Devil's Pool is a natural pool in a treacherous stretch of Babinda Creek where large granite boulders fill the creek bed. It is one of the main attractions of the Babinda Boulders scenic reserve, near Babinda, Queensland, Australia.

In 2005, the Australia TV program Message Stick gave an account of the Pool through many interviews and testimonies of witnesses to investigate the prevalence of deaths of young male travellers over the years. The pools have taken approximately 20 lives since 1959. The local council urges visitors to stay within a designated swimming area to be safe.

Indigenous legend

The Devil's Pool is the site of the local indigenous tribe's legend, which states how the Babinda Boulders were formed.
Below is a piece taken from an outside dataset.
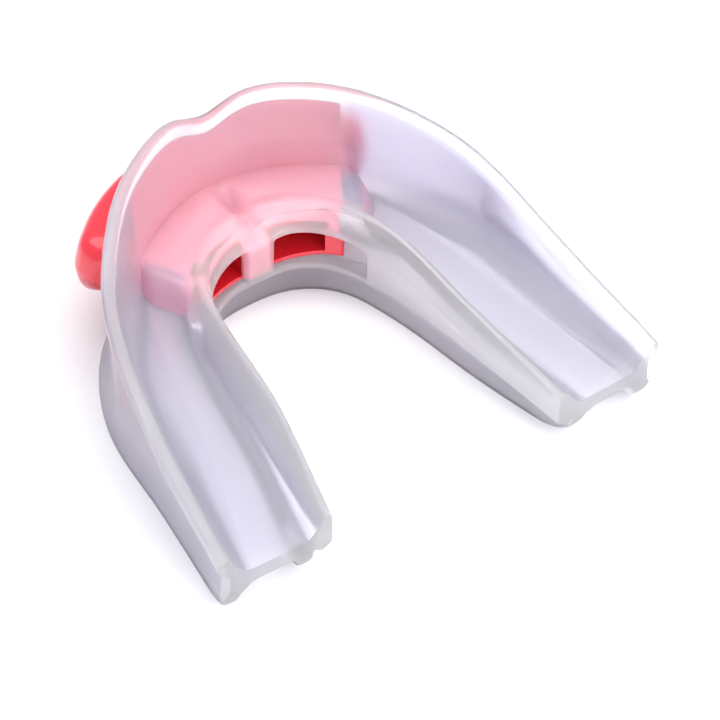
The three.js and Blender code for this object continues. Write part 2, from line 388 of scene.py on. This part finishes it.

The tale is about Oolana, a young woman from the Yindinji Tribe. After being promised to a respected tribal elder, she met a handsome young warrior called Dyga from another tribe and fell in love. They fled their tribes and escaped into the wilderness to continue their affair. Elders searched for them and they were captured. Dyga was dragged away. Oolana escaped and was in despair. She threw herself into the Devil's Pools and her anguished cries turned into the pools torrents. 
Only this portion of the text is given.